Cumhurbaşkanı için denetim de yok denge de...

Cumhurbaşkanı Erdoğan’ın da gönlünden geçenin, basit çoğunlukla başkanın seçilmesi olduğu görülmektedir. Türkiye anayasal sisteminde, bu tür bir demokratik meşruiyet zafiyetinin yukarıda belirtilen ülkelerden daha da derin sorunlara yol açma potansiyeli vardır. Türkiye’de ne cumhurbaşkanın meclisi fesih yetkisinin kullanımına getirilmiş herhangi bir kısıtlama mevcuttur, ne cumhurbaşkanının halk tarafından geri çağrılma imkanı vardır, ne de siyasi sebeplerle cumhurbaşkanının sorumluluğuna gidilebilmesi mümkündür. Örneğin yüzde 25 veya 30 oy alarak seçilmiş bir cumhurbaşkanı, seçmenlerin tamamını temsil eden meclisi feshedebilecektir.
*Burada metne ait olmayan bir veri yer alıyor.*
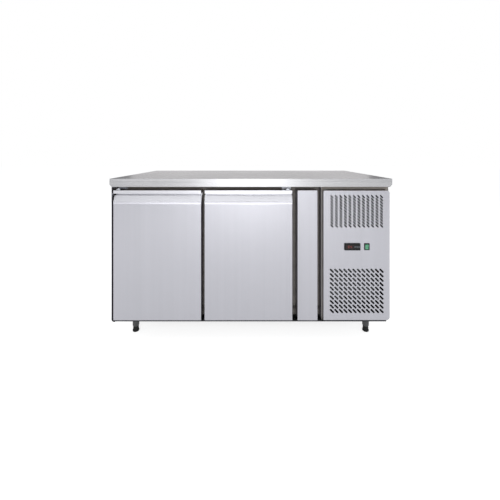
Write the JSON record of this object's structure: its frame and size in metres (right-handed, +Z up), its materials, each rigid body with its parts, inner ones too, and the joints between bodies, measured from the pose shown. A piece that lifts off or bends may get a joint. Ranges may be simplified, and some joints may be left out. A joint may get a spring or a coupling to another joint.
{
  "type": "undercounter refrigerator",
  "caption": "Counter refrigerator with two hinged doors under a flat steel worktop, and a slotted machine bay with controls at its right-hand end.",
  "frame": {"origin": "centre of the footprint at floor level", "axes": "+Z up, +X along the front towards the machine bay, the doors face -Y"},
  "size_m": [1.36, 0.7, 0.8],
  "materials": {
    "worktop_steel": "satin",
    "worktop_board": "matte",
    "front_steel": "satin",
    "pull_steel": "satin",
    "casing_steel": "satin",
    "liner_steel": "satin",
    "frame_coating": "satin",
    "base_steel": "satin",
    "foam": "matte",
    "gasket_vinyl": "matte",
    "hinge_steel": "satin",
    "hinge_nylon": "matte",
    "controller_plastic": "satin",
    "display_plastic": "gloss",
    "key_plastic": "satin",
    "rocker_green": "gloss",
    "leg_plastic": "satin",
    "foot_rubber": "matte",
    "shelf_wire": "gloss",
    "coil_aluminium": "satin",
    "motor_metal": "satin",
    "fan_blade": "satin",
    "compressor_paint": "satin",
    "mount_rubber": "matte",
    "copper_tube": "satin",
    "drain_plastic": "satin",
    "box_plastic": "satin",
    "gland_plastic": "satin"
  },
  "bodies": {
    "cabinet": {"worktop_shell": "worktop_steel", "worktop_core": "worktop_board", "filler_panel": "front_steel", "machine_panel": "front_steel", "side_panel_left": "casing_steel", "side_panel_right": "casing_steel", "back_panel": "casing_steel", "rear_grille": "casing_steel", "bay_wall": "casing_steel", "inner_liner": "liner_steel", "duct_panel": "liner_steel", "shelf_supports": "liner_steel", "front_frame": "frame_coating", "bay_frame": "frame_coating", "base_pan": "base_steel", "cabinet_insulation": "foam", "hinge_brackets": "hinge_steel", "hinge_pins": "hinge_steel", "panel_screws": "hinge_steel", "controller_case": "controller_plastic", "switch_housing": "controller_plastic", "controller_window": "display_plastic", "leg_sleeves": "leg_plastic", "evaporator_coil": "coil_aluminium", "condenser_coil": "coil_aluminium", "drip_tray": "coil_aluminium", "evaporation_pan": "coil_aluminium", "evaporator_fan_motor": "motor_metal", "condenser_fan_motor": "motor_metal", "condenser_shroud": "motor_metal", "compressor": "compressor_paint", "compressor_mounts": "mount_rubber", "refrigerant_lines": "copper_tube", "drain_pipe": "drain_plastic", "electrical_box": "box_plastic", "cable_gland": "gland_plastic"},
    "left_door": {"left_door_skin": "front_steel", "left_door_insulation": "foam", "left_door_liner": "liner_steel", "left_door_pull": "pull_steel", "left_door_gasket": "gasket_vinyl", "left_door_hinge_parts": "hinge_nylon"},
    "right_door": {"right_door_skin": "front_steel", "right_door_insulation": "foam", "right_door_liner": "liner_steel", "right_door_pull": "pull_steel", "right_door_gasket": "gasket_vinyl", "right_door_hinge_parts": "hinge_nylon"},
    "key_set": {"controller_key_set": "key_plastic"},
    "key_up": {"controller_key_up": "key_plastic"},
    "key_defrost": {"controller_key_defrost": "key_plastic"},
    "power_rocker": {"switch_rocker": "rocker_green"},
    "foot_front_left": {"foot_front_left": "foot_rubber"},
    "foot_front_right": {"foot_front_right": "foot_rubber"},
    "foot_rear_left": {"foot_rear_left": "foot_rubber"},
    "foot_rear_right": {"foot_rear_right": "foot_rubber"},
    "left_shelf": {"left_shelf": "shelf_wire"},
    "right_shelf": {"right_shelf": "shelf_wire"},
    "evaporator_fan": {"evaporator_fan_rotor": "fan_blade"},
    "condenser_fan": {"condenser_fan_rotor": "fan_blade"}
  },
  "joints": [
    {"name": "left_door_hinge", "type": "hinge", "parent": "cabinet", "child": "left_door", "pos_m": [-0.644, -0.328, 0.42875], "axis": [0, 0, -1], "range_deg": [0, 100], "stiffness_Nm_per_rad": 1.2, "springref_deg": -20.05},
    {"name": "right_door_hinge", "type": "hinge", "parent": "cabinet", "child": "right_door", "pos_m": [0.1795, -0.328, 0.42875], "axis": [0, 0, 1], "range_deg": [0, 100], "stiffness_Nm_per_rad": 1.2, "springref_deg": -20.05},
    {"name": "key_set_press", "type": "slide", "parent": "cabinet", "child": "key_set", "axis": [0, 1, 0], "range_m": [0, 0.0008], "stiffness_N_per_m": 900, "springref_m": -0.0003},
    {"name": "key_up_press", "type": "slide", "parent": "cabinet", "child": "key_up", "axis": [0, 1, 0], "range_m": [0, 0.0008], "stiffness_N_per_m": 900, "springref_m": -0.0003},
    {"name": "key_defrost_press", "type": "slide", "parent": "cabinet", "child": "key_defrost", "axis": [0, 1, 0], "range_m": [0, 0.0008], "stiffness_N_per_m": 900, "springref_m": -0.0003},
    {"name": "power_rocker_tilt", "type": "hinge", "parent": "cabinet", "child": "power_rocker", "pos_m": [0.5605, -0.3375, 0.47095], "axis": [-1, 0, 0], "range_deg": [0, 14]},
    {"name": "foot_front_left_height", "type": "slide", "parent": "cabinet", "child": "foot_front_left", "axis": [0, 0, -1], "range_m": [0, 0.03]},
    {"name": "foot_front_right_height", "type": "slide", "parent": "cabinet", "child": "foot_front_right", "axis": [0, 0, -1], "range_m": [0, 0.03]},
    {"name": "foot_rear_left_height", "type": "slide", "parent": "cabinet", "child": "foot_rear_left", "axis": [0, 0, -1], "range_m": [0, 0.03]},
    {"name": "foot_rear_right_height", "type": "slide", "parent": "cabinet", "child": "foot_rear_right", "axis": [0, 0, -1], "range_m": [0, 0.03]},
    {"name": "left_shelf_lift", "type": "slide", "parent": "cabinet", "child": "left_shelf", "axis": [0, 0, 1], "range_m": [0, 0.04]},
    {"name": "right_shelf_lift", "type": "slide", "parent": "cabinet", "child": "right_shelf", "axis": [0, 0, 1], "range_m": [0, 0.04]},
    {"name": "evaporator_fan_spin", "type": "hinge", "parent": "cabinet", "child": "evaporator_fan", "pos_m": [0.1837, 0.008, 0.5785], "axis": [1, 0, 0], "continuous": true},
    {"name": "condenser_fan_spin", "type": "hinge", "parent": "cabinet", "child": "condenser_fan", "pos_m": [0.5095, -0.19, 0.226], "axis": [0, 1, 0], "continuous": true}
  ]
}
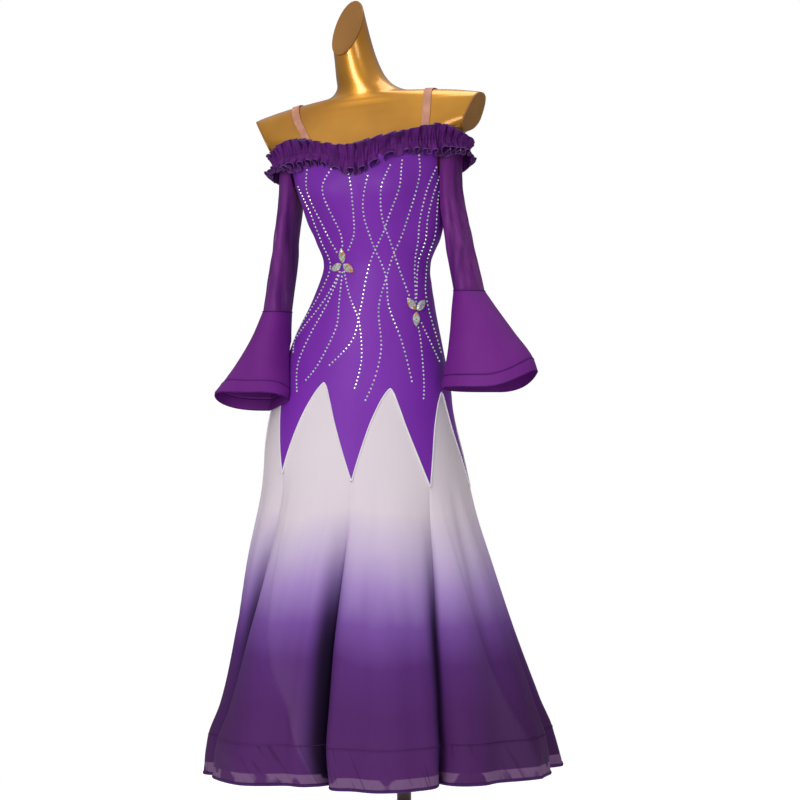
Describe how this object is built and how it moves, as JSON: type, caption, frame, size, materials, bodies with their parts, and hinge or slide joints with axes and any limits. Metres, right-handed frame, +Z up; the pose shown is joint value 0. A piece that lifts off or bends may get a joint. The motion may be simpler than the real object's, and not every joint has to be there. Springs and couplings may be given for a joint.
{
  "type": "ballroom dance dress on limbless dress form",
  "caption": "Full-length ballroom dance dress with pointed bodice, dip-dyed flared gore skirt, bell sleeves and neckline ruffle, worn by a limbless dress form on a pole",
  "frame": {"origin": "Centre of the base plate's underside, on the pole's axis, where the stand meets the floor.", "axes": "+Z up along the pole; the dress faces -Y; +X is the wearer's left. The wearer's hips lean a little to the wearer's right and the shoulders tilt back, so nothing but the stand is symmetric."},
  "size_m": [0.7055, 0.6299, 1.6221],
  "materials": {
    "violet_jersey": "smooth stretch jersey, soft sheen, vivid violet",
    "dyed_chiffon": "matt chiffon dip-dyed from off-white at the hip to deep purple at the hem",
    "band_chiffon": "matt chiffon, deep purple, a little sheer",
    "violet_net": "fine sheer stretch net, purple",
    "bell_crepe": "light opaque crepe, purple",
    "ruffle_chiffon": "gathered chiffon, dark violet, overlocked edges",
    "skin_elastic": "ribbed elastic, warm nude",
    "gold_lacquer": "glossy gold lacquer",
    "gold_cap": "satin brown gold",
    "dark_steel": "dark brown-grey satin metal",
    "crystal": "faceted stone with an iridescent coating"
  },
  "bodies": {
    "root": {"bodice_front": "violet_jersey", "bodice_back": "violet_jersey", "skirt_gore_1": "dyed_chiffon", "skirt_gore_2": "dyed_chiffon", "skirt_gore_3": "dyed_chiffon", "skirt_gore_4": "dyed_chiffon", "skirt_gore_5": "dyed_chiffon", "skirt_gore_6": "dyed_chiffon", "skirt_gore_7": "dyed_chiffon", "skirt_gore_8": "dyed_chiffon", "hem_band": "band_chiffon", "sleeve_upper_left": "violet_net", "sleeve_upper_right": "violet_net", "sleeve_bell_left": "bell_crepe", "sleeve_bell_right": "bell_crepe", "cuff_band_left": "bell_crepe", "cuff_band_right": "bell_crepe", "neckline_ruffle": "ruffle_chiffon", "shoulder_strap_left": "skin_elastic", "shoulder_strap_right": "skin_elastic", "dress_form": "gold_lacquer", "neck_cap": "gold_cap", "arm_cap_left": "gold_cap", "arm_cap_right": "gold_cap", "pole": "dark_steel", "pole_socket": "dark_steel", "base_plate": "dark_steel", "stone_flower_waist": "crystal", "stone_flower_hip": "crystal"}
  },
  "joints": []
}
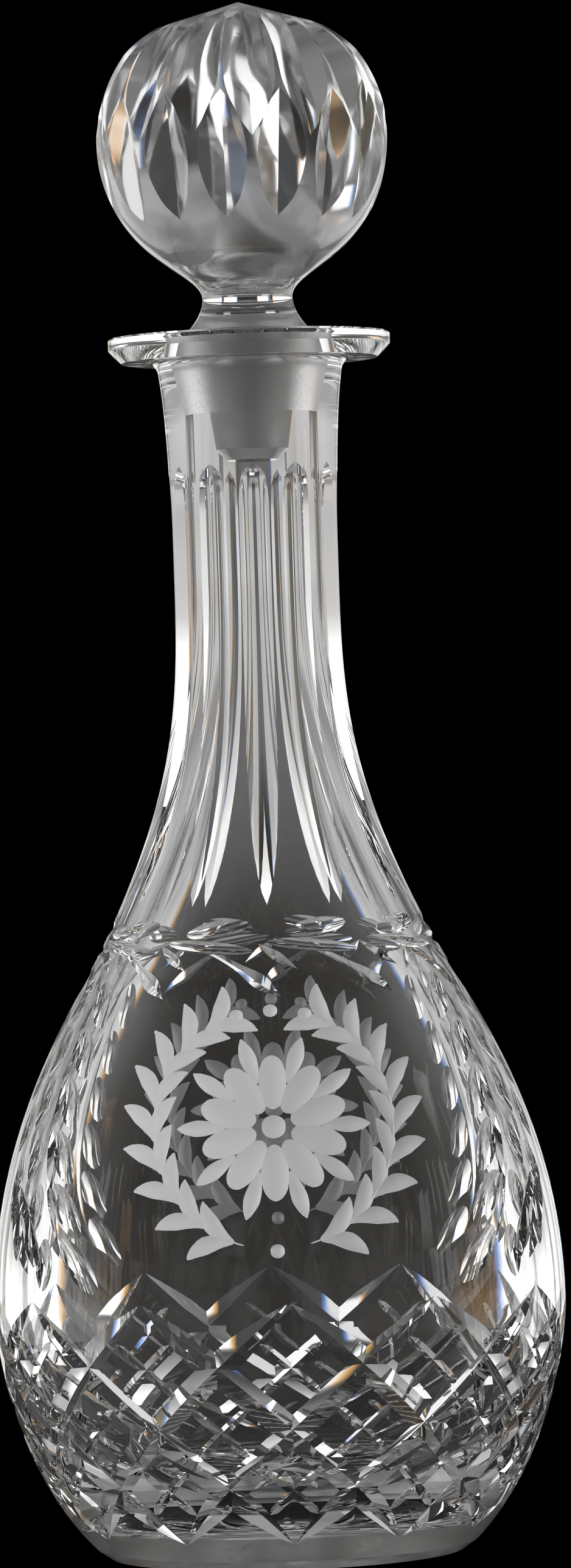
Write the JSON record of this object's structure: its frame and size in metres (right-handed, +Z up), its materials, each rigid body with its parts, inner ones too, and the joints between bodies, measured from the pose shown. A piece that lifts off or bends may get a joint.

Buna karşın meclisin ya da halkın, cumhurbaşkanı ya da kabineye karşı siyasi sorumluluk mekanizmasını işletebilme olanağı bulunmamaktadır. Bu durumda, halkın bütününün temsilcisi olmasına rağmen 2017’de yapılan anayasa değişiklikleriyle bütçe dahil pek çok konuda yürütme üzerinde denetim kurması ya da onu dengelemesi olanaksızlaştırılan TBMM’nin kaderini halkın yarısının dahi onayını alamamış bir cumhurbaşkanı belirleyecektir. Bunun yaratacağı gerilimi iyi hesap etmek gerekir.

Özetle; iktidarı paylaşmaya razı gelmeyen liderlerin egemen olduğu yerde, demokratik bir hükümet sistemi kurgulamak olanaksızdır. Şayet siyasi iktidarın kullanımında demokratik meşruiyet kaygısı var ise, ya parlamenter sisteme geri dönülmeli ya da “koalisyonlu başkanlık” sistemine uyum sağlanmalıdır.